# What to do
Quote only the lines from the line containing "Recreate this object as parametric build123d" to the line containing "purlin_places = (800.0, 1480.0)", with both of those lines included, please, exactly as written.

-- Start of Supplied entries --

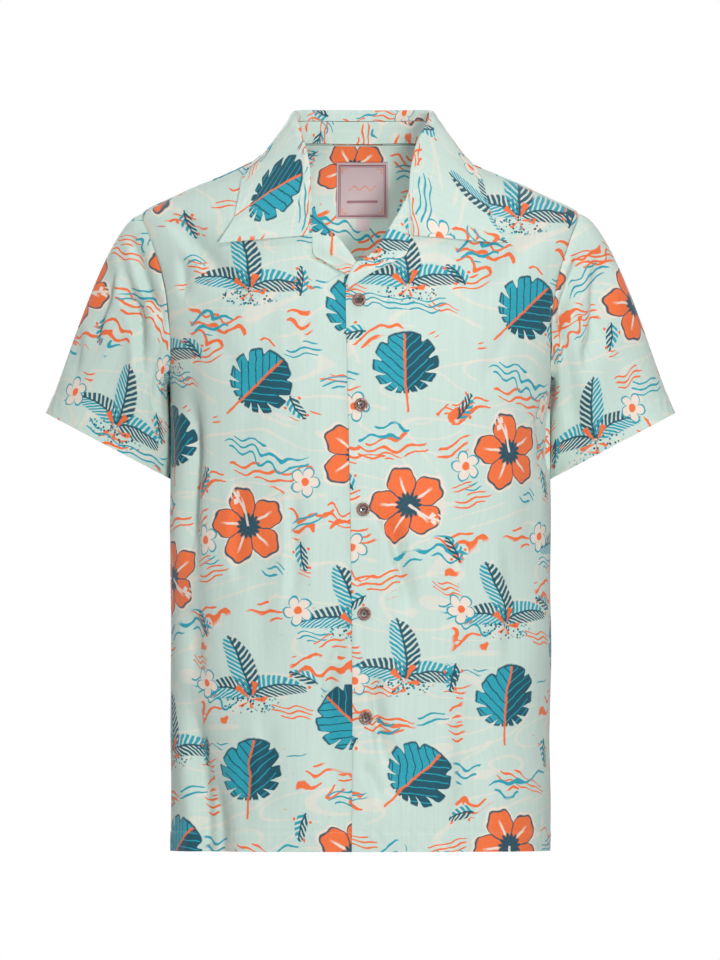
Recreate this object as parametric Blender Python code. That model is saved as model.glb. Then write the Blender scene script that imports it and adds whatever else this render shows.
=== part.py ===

-- End of Supplied entries --
-- Start of Supplied entries --

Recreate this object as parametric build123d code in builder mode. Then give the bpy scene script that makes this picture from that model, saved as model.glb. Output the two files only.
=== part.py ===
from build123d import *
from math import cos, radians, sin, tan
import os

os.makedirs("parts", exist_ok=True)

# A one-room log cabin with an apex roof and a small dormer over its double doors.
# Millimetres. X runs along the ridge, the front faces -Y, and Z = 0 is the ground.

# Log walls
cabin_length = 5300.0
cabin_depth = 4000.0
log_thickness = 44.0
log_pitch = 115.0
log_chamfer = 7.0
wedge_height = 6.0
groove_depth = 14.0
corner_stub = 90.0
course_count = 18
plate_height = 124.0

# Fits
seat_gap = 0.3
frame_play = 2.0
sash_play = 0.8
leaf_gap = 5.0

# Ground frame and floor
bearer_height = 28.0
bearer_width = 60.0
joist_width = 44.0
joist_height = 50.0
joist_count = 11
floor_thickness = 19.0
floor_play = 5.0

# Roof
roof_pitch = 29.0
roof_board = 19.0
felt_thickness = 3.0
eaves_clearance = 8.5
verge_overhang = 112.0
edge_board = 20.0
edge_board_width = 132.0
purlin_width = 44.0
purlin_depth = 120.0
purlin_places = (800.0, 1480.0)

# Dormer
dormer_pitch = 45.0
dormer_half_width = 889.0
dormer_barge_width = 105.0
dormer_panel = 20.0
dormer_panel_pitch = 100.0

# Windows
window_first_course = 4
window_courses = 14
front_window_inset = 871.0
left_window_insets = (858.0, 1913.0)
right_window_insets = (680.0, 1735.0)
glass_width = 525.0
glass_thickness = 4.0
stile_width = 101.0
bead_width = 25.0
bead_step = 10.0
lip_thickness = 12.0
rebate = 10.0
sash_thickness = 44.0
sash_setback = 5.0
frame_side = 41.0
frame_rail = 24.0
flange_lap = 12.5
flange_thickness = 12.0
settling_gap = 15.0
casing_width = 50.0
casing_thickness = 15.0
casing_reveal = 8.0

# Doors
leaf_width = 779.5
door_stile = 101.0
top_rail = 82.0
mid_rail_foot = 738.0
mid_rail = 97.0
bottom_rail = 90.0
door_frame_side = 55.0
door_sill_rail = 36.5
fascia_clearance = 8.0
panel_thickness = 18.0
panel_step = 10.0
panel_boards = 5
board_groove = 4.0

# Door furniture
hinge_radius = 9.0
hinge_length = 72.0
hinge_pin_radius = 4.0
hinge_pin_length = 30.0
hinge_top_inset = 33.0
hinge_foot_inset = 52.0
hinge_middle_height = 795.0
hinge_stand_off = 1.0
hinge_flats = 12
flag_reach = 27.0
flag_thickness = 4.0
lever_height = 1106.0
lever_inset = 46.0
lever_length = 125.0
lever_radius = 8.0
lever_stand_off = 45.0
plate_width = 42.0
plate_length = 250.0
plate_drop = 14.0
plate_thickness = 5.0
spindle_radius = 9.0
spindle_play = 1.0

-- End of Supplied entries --

# Answer to this task
Recreate this object as parametric build123d code in builder mode. Then give the bpy scene script that makes this picture from that model, saved as model.glb. Output the two files only.
=== part.py ===
from build123d import *
from math import cos, radians, sin, tan
import os

os.makedirs("parts", exist_ok=True)

# A one-room log cabin with an apex roof and a small dormer over its double doors.
# Millimetres. X runs along the ridge, the front faces -Y, and Z = 0 is the ground.

# Log walls
cabin_length = 5300.0
cabin_depth = 4000.0
log_thickness = 44.0
log_pitch = 115.0
log_chamfer = 7.0
wedge_height = 6.0
groove_depth = 14.0
corner_stub = 90.0
course_count = 18
plate_height = 124.0

# Fits
seat_gap = 0.3
frame_play = 2.0
sash_play = 0.8
leaf_gap = 5.0

# Ground frame and floor
bearer_height = 28.0
bearer_width = 60.0
joist_width = 44.0
joist_height = 50.0
joist_count = 11
floor_thickness = 19.0
floor_play = 5.0

# Roof
roof_pitch = 29.0
roof_board = 19.0
felt_thickness = 3.0
eaves_clearance = 8.5
verge_overhang = 112.0
edge_board = 20.0
edge_board_width = 132.0
purlin_width = 44.0
purlin_depth = 120.0
purlin_places = (800.0, 1480.0)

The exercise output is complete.